一方、液体窒素配管5a(5b)が伝熱板3a(3b)から熱負荷を受けている状態で、液体窒素配管5a(5b)内に液体窒素が存在しなくなれば、すなわち、液体窒素配管5a(5b)内の液体窒素の全てが気体窒素に変化すれば、急激に液体窒素配管5a(5b)の温度が上昇するという現象が発生する。この現象が発生したときに、制御装置Mが図4に示す弁8a(8b)をより大きく開放する制御を実行すれば、最低限の液体窒素供給量で均一に冷却シュラウド3を冷却することが可能になる。
この手法を用いるためには、図3に示すように、液体窒素配管5a(5b)の流出口(6c(6d)の近傍に温度センサTc(Td)を設けることが必要である。この温度センサTa(Tb)により液体窒素配管5a(5b)の流出口6c(6d)の近傍を流れる液体窒素または気体窒素の温度が検出される。温度センサTc(Td)により検出された温度の値を示す検出信号は、図4に示す温度センサTc(Td)から制御装置Mへ送信される。
この手法においては、まず、液体窒素配管5a(5b)内の温度が、液体窒素の沸点よりも高い温度になっているか否かが、図3に示す液体窒素配管5a(5b)の流出口6c(6d)の近傍に設けられた温度センサTc(Td)によって検出される。温度センサTc(Td)によって検出された温度が液体窒素の沸点より高い温度であれば、制御装置Mは、液体窒素配管5a(5b)内の流出口6c(6d)の近傍が気体窒素で充満されている判定される。その場合には、制御装置Mは、図4に示す弁8a(8b)の開口をより大きくするための制御信号を弁8a(8b)へ送信する。それによって、液体窒素配管5a(5b)内への液体窒素の供給量がより大きくなる。

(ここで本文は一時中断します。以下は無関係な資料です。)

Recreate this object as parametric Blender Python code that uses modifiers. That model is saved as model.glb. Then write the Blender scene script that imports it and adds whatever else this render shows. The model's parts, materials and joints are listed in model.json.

また、温度センサTc(Td)によって検出された温度が液体窒素の沸点、あるいは沸点以下であれば、制御装置Mによって液体窒素配管5a(5b)内の流出口6c(6d)の近傍に液体窒素が存在すると判定される。その場合には、制御装置Mが、図4に示す弁8a(8b)の開口をより小さくするための制御信号を弁8a(8b)へ送信する。それによって、液体窒素配管5a(5b)内への液体窒素の供給量がより小さくなる。
なお、流出口6c(6d)の液体窒素の温度が不安定であるため、温度センサTc(Td)を流出口6c(6d)側に設置する場合には、流出口6c(6d)側の冷却シュラウド3の外部の配管に温度センサTc(Td)を設けることが望ましい。
なお、今回開示された実施の形態はすべての点で例示であって制限的なものではないと考えられるべきである。本発明の範囲は上記した説明ではなく特許請求の範囲によって示され、特許請求の範囲と均等の意味および範囲内でのすべての変更が含まれることが意図される。
1 真空チャンバ、2 フレーム、3 冷却シュラウド、3a,3b 伝熱板、4 供試体パネル、 5a,5b 液体窒素配管、6a,6b 流入口、8a,8b 弁、10a,10b 配管、20,50 中央部、40,60 側端部。